:: Information provided ::
────

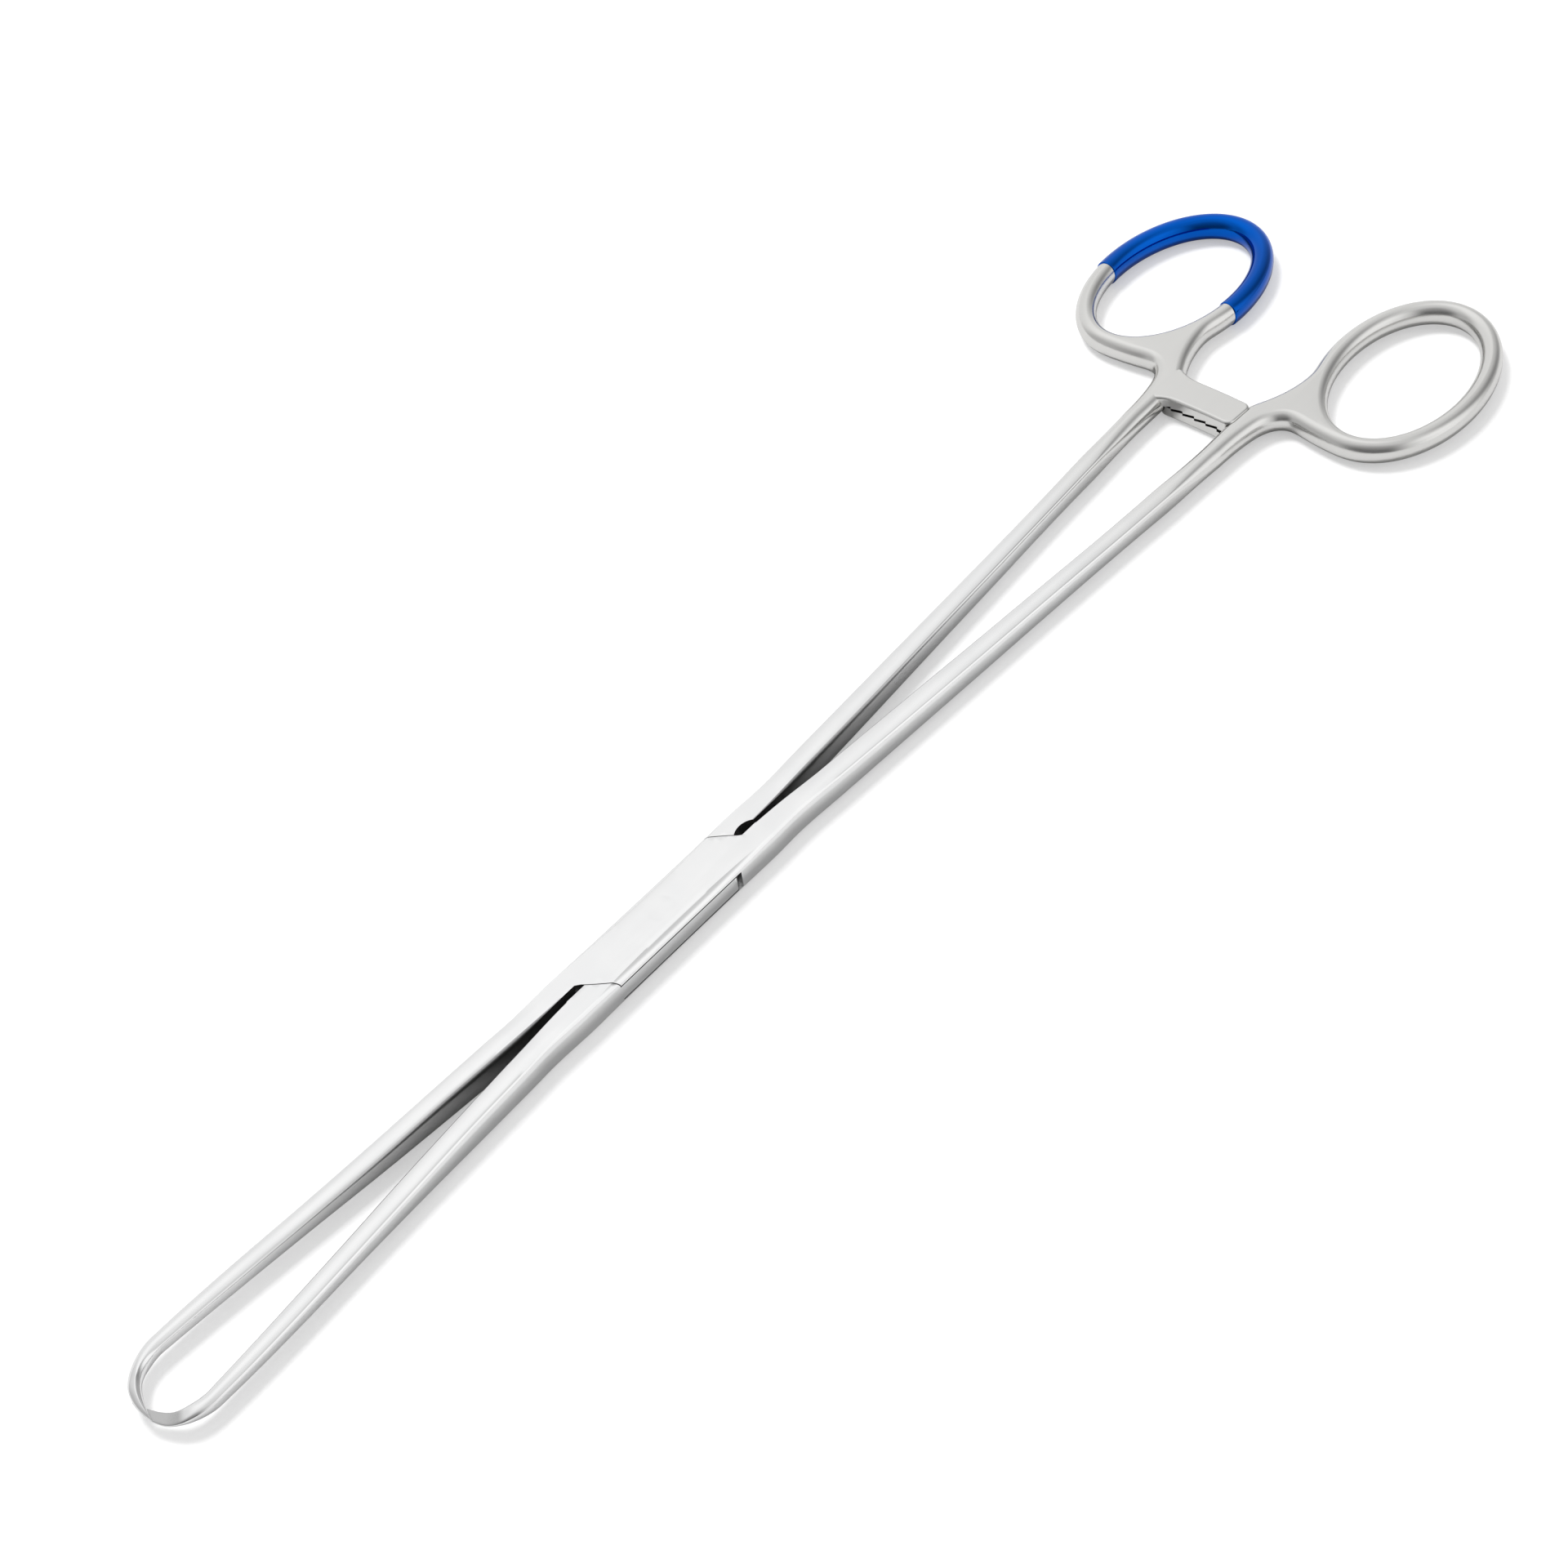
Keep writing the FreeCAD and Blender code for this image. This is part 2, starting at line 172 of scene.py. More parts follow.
def band(below, above, count, closed=True):
    """Faces between two rows of points, each given by the number of its first point."""
    faces = []
    for k in range(count if closed else count - 1):
        n = (k + 1) % count
        faces.append((below + k, below + n, above + n, above + k))
    return faces


def open_loft(rings):
    """Points and faces of a skin over rings of equal point count, capped at its start."""
    count = len(rings[0])
    points = [p for ring in rings for p in ring]
    faces = [tuple(range(count))]
    for row in range(len(rings) - 1):
        faces += band(row * count, (row + 1) * count, count)
    return points, faces


def loft(name, rings):
    """Skin over rings, capped at both ends."""
    points, faces = open_loft(rings)
    faces.append(tuple(range(len(points) - len(rings[0]), len(points))))
    return new_piece(name, points, faces)


def closed_loft(name, rings):
    """Skin over rings that run round and meet themselves."""
    count = len(rings[0])
    points = [p for ring in rings for p in ring]
    faces = []
    for row in range(len(rings)):
        faces += band(row * count, (row + 1) % len(rings) * count, count)
    return new_piece(name, points, faces)


def prism(name, outline, low, high):
    bottom = [(x, y, low) for x, y in outline]
    top = [(x, y, high) for x, y in outline]
    return loft(name, [bottom, top])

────

:: Problem ::
Quote the listing above from its first line to the line with "return faces", inclusive, and add nothing.

:: Problem solution ::
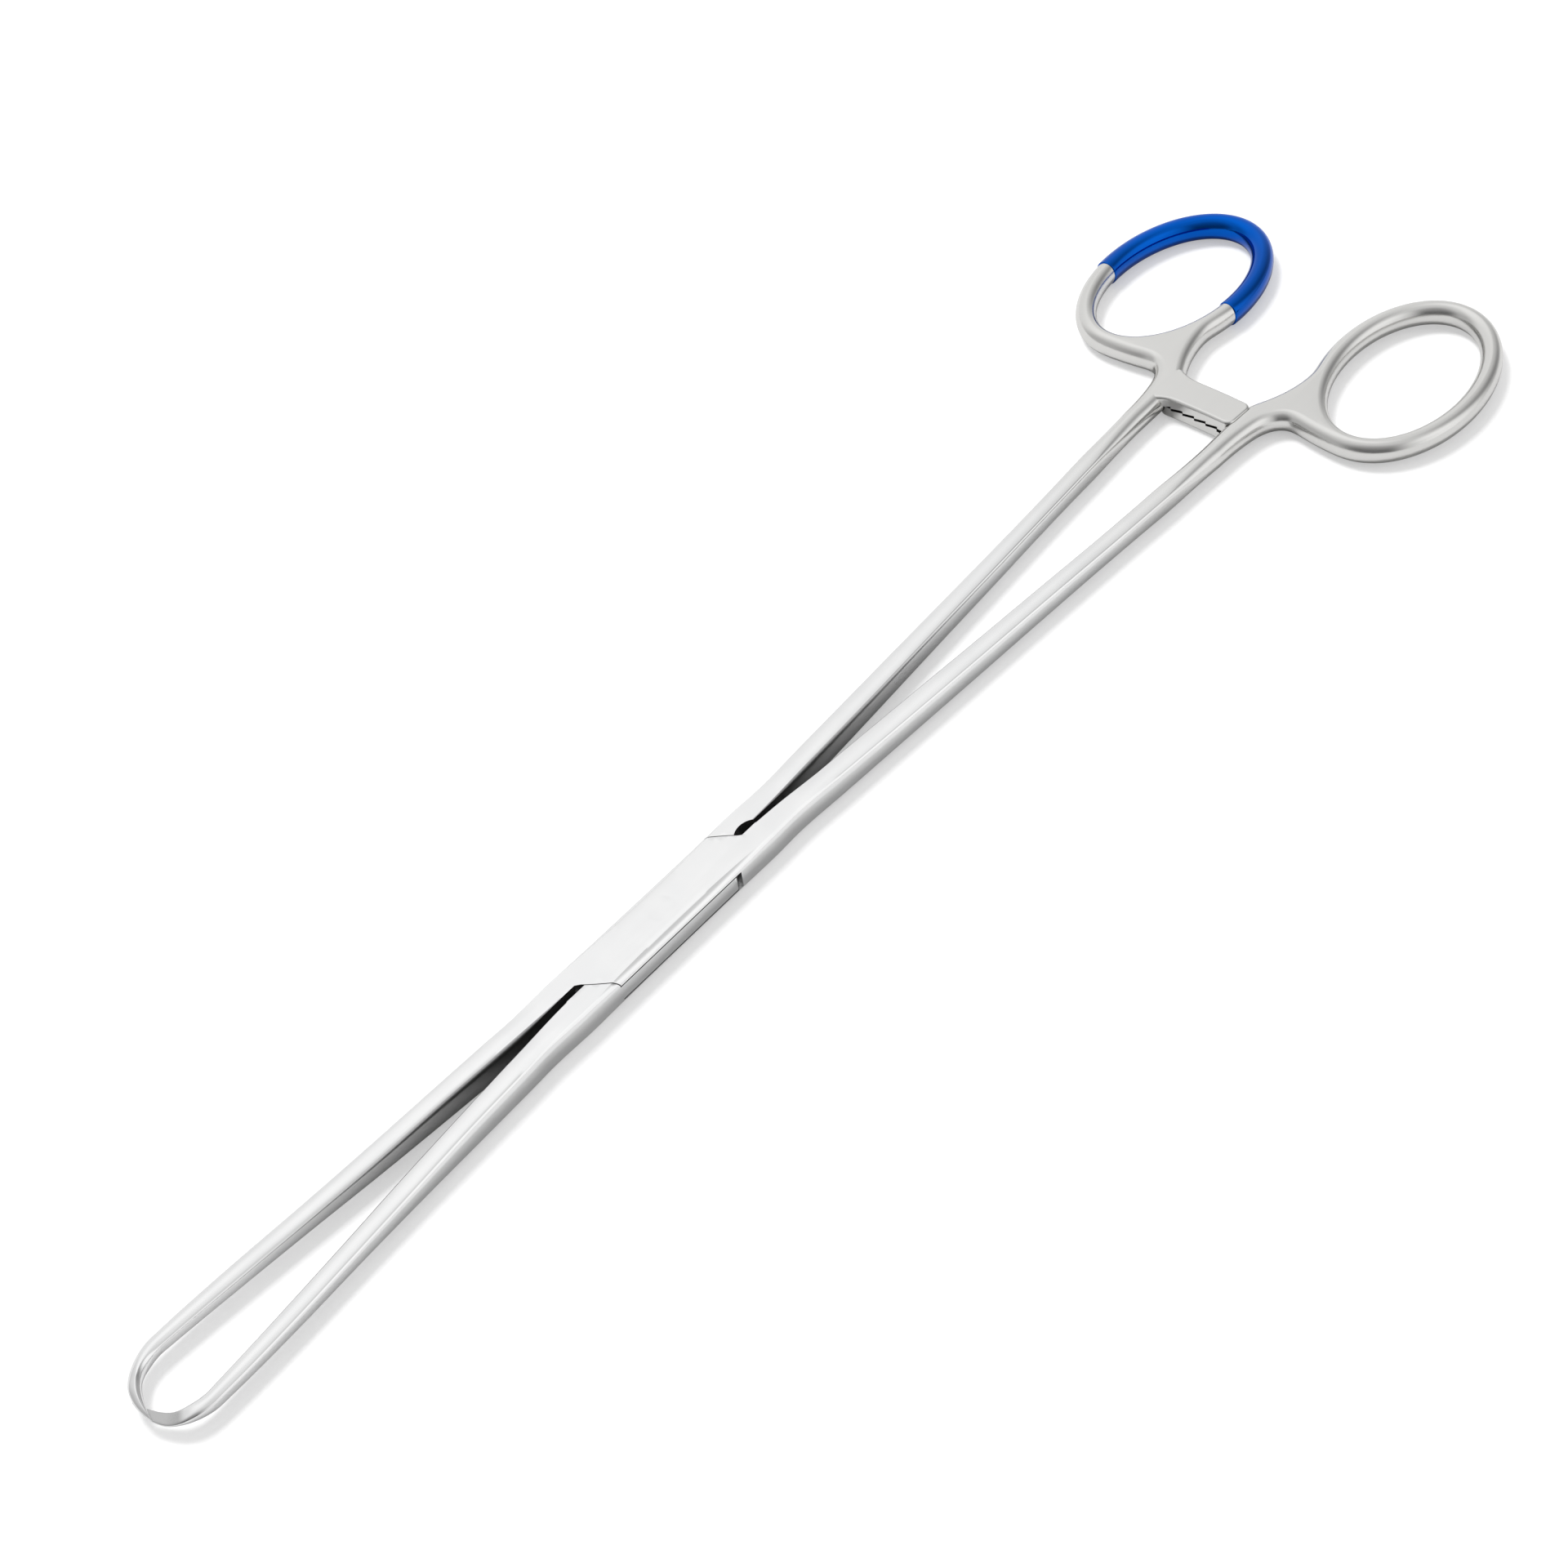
Keep writing the FreeCAD and Blender code for this image. This is part 2, starting at line 172 of scene.py. More parts follow.
def band(below, above, count, closed=True):
    """Faces between two rows of points, each given by the number of its first point."""
    faces = []
    for k in range(count if closed else count - 1):
        n = (k + 1) % count
        faces.append((below + k, below + n, above + n, above + k))
    return faces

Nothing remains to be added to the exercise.